Dear social anxiety,
You've never seem to completely go away from life no matter how hard I try to get rid of you. You're always around when I'm trying to talk to people I don't know, discouraging me from even going up to ask them a simple question. I don't know why I can't shake the anxiety I feel when having to talk to someone over the phone, especially someone I don't know very well. Can't you leave me alone? I know this person is friendly and won't bother me, but I still have this horrible feeling that something will go wrong or I'll say something stupid.
Why do you make me emotional when I go into a new social situation and am afraid of meeting others. I am a people-person with the people I know, but when it comes to people I don't, I can easily freak out because of you. Please let me relax this once. I'm trying and working on getting rid of you for good, but you're always there.

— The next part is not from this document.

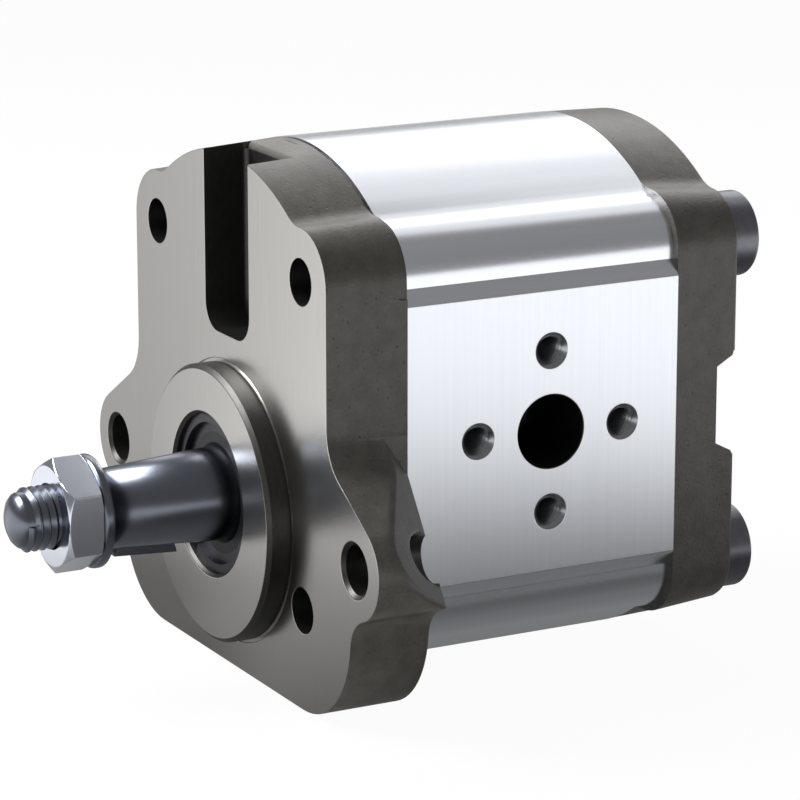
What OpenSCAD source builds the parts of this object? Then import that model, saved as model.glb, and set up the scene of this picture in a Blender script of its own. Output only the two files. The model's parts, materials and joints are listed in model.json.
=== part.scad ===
// External gear pump: cast iron covers, extruded aluminium body, two meshing gear shafts.
// Origin: centre of the pilot on the mounting face. +Y runs into the pump, the drive
// shaft points to -Y, the pressure port faces +X and +Z is up. All sizes in millimetres.

/* [Layout] */
// Height of the drive shaft above the centre of the pilot
shaft_rise = 1.8; // [0:0.1:3]
// Distance between the two gear axes
gear_centres = 30.8; // [29.5:0.1:32]
// Spacing of the four body bolts, across and up
bolt_pitch = 60.3; // [59:0.1:62]

/* [Front cover] */
// Thickness from the mounting face to the body
cover_t = 15.6; // [15:0.1:20]
// Half width of the flanks above the lugs
cover_half_w = 40; // [39:0.1:41]
// Radius of the two upper corners
cover_corner_r = 9.8; // [9:0.1:10.5]
// Radius of the hollow between the cover's crown and an upper corner
crown_fillet_r = 8; // [4:0.5:10]
// Diameter of the pilot
pilot_d = 52; // [50:0.1:56]
// Height of the pilot
pilot_h = 4.6; // [4.4:0.1:8]
// Chamfer on the rim of the pilot
pilot_chamfer = 0.8; // [0.3:0.1:1.5]
// Distance between the two lug holes
lug_span = 101; // [99:0.1:106]
// Radius of the lugs around their holes
lug_r = 9.2; // [8:0.1:10]
// Diameter of the lug holes
lug_hole_d = 9; // [6.6:0.1:10]
// Chamfer of the lug holes
lug_chamfer = 0.7; // [0.2:0.1:1]
// Thickness of the lug where its sloping back leaves the cover's flank
lug_back = 15.2; // [12:0.1:15.4]
// How far the cover's flat foot stays above the body's crown
foot_lift = 0.35; // [0:0.05:1.5]
// Width of the slot in the front face
slot_w = 18.4; // [12:0.1:24]
// Depth of the slot
slot_depth = 9; // [5:0.1:10]
// Height of the slot's floor above the drive shaft
slot_floor = 29.6; // [28:0.1:34]
// Radius of the slot's lower corners
slot_corner_r = 5; // [2:0.1:5.5]
// Width of the step that meets the port face at the joint
step_w = 2.4; // [1.2:0.1:4]
// Width of that step's flat rim
step_rim = 1.4; // [0.5:0.1:1.8]

/* [Body] */
// Length of the extruded body
body_l = 55.8; // [52:0.1:75]
// Radius of the crowned top and bottom
crown_r = 49.3; // [48:0.1:51]
// Radius of the corner columns around the bolts
corner_r = 9.1; // [8.5:0.1:9.5]
// Distance from the middle of the pump to the port faces
port_face_x = 41; // [40.4:0.1:44]
// Height of the flat port faces
port_face_h = 52.1; // [50:0.1:54]
// Height of the sloping shoulder beside a port face
shoulder_h = 2.8; // [1.5:0.1:3.5]
// Distance from the body's front end to the ports
port_from_front = 29.3; // [27:0.1:30]

/* [Ports] */
// Bore of the pressure port
pressure_bore = 13.5; // [10:0.1:18]
// Passage from the pressure port to the gear chamber
pressure_passage = 12; // [8:0.1:13]
// Circle of the pressure port's four tapped holes
pressure_circle = 30; // [28:0.1:34]
// Tapping drill of the pressure port's holes, M6
pressure_tap = 5; // [4.2:0.1:5.5]
// Bore of the inlet port
inlet_bore = 20; // [15:0.1:24]
// Passage from the inlet port to the gear chamber
inlet_passage = 18; // [12:0.1:19]
// Circle of the inlet port's four tapped holes
inlet_circle = 40; // [36:0.1:40.5]
// Tapping drill of the inlet port's holes, M8
inlet_tap = 6.8; // [5:0.1:6.9]
// Depth of both port bores, down to their passages
port_depth = 20; // [15:0.1:21]
// Depth of the tapped port holes
tap_depth = 13; // [10:0.1:15]

/* [Rear cover] */
// Thickness of the rear cover
rear_t = 13.9; // [12:0.1:20]
// Half width of the rear cover
rear_half_w = 40.2; // [39.5:0.1:41]
// Radius of the rear cover's corners
rear_corner_r = 9.8; // [9:0.1:10]
// Width of the groove across the back, at its floor
groove_w = 14.6; // [8:0.1:20]
// Depth of that groove
groove_depth = 4.4; // [2:0.1:5]
// Slope of each groove flank, measured along the back
groove_flank = 2.4; // [1:0.1:4]

/* [Body bolts] */
// Nominal size of the body bolts, M10
bolt_d = 10; // [9:0.1:10.2]
// Tapping drill for the body bolts
bolt_tap = 8.5; // [7.5:0.1:8.7]
// Diameter of the bolt heads
head_d = 16; // [14:0.1:16.6]
// Height of the bolt heads
head_h = 6.5; // [5:0.1:10]
// Depth of the spot face under a head
seat_depth = 0.8; // [0.4:0.1:1.5]
// Length of thread held in the front cover
bolt_bite = 11; // [8:0.1:14]
// Width across flats of the socket
socket_af = 7; // [5:0.1:8]
// Depth of the socket
socket_depth = 3.5; // [2:0.1:4.5]

/* [Gears] */
// Number of teeth on each gear
teeth = 12; // [10:1:14]
// Pressure angle of the teeth
pressure_angle = 25; // [22:0.5:28]
// Play between meshing flanks
backlash = 0.24; // [0.1:0.02:0.5]
// Running gap between a tooth tip and the body
tip_gap = 0.1; // [0.04:0.01:0.2]

/* [Bearing blocks] */
// Width of each bearing block
block_w = 17.3; // [15:0.1:19]
// Gap between a gear and a bearing block
side_gap = 0.05; // [0.02:0.01:0.1]
// Gap around the bearing blocks in the body
block_gap = 0.04; // [0.02:0.01:0.1]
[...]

You make me afraid of small talk and give me the impression that people are silently judging me. You give me the impression that someone doesn't like me or won't want to talk to me. You have discouraged me from new opportunities, but I can't blame that all on you.
You have, however, given me a chance to bond with my friends who also deal with you. We're all intertwined with you, and it's something we vent to each other about often. You're everywhere in everyone in some way, some more than others. We are more powerful than you though, don't be fooled. Every single one of us that has to deal with yo,u are more powerful than you will ever be. So even though you try to trip us in our travels or try to keep us locked away inside one day, we will overcome you, just watch.
There are many words that could be said of you, but the people who deal with it can be defined in one: strong. Dealing with you is not easy, but we still live everyday one step at a time. You're difficult to live with, but not impossible. Social anxiety, you make up a little part of me, but I won't let you overwhelm me. I will overcome you, and even if you're always with me, you will never beat me. I am more than my social anxiety.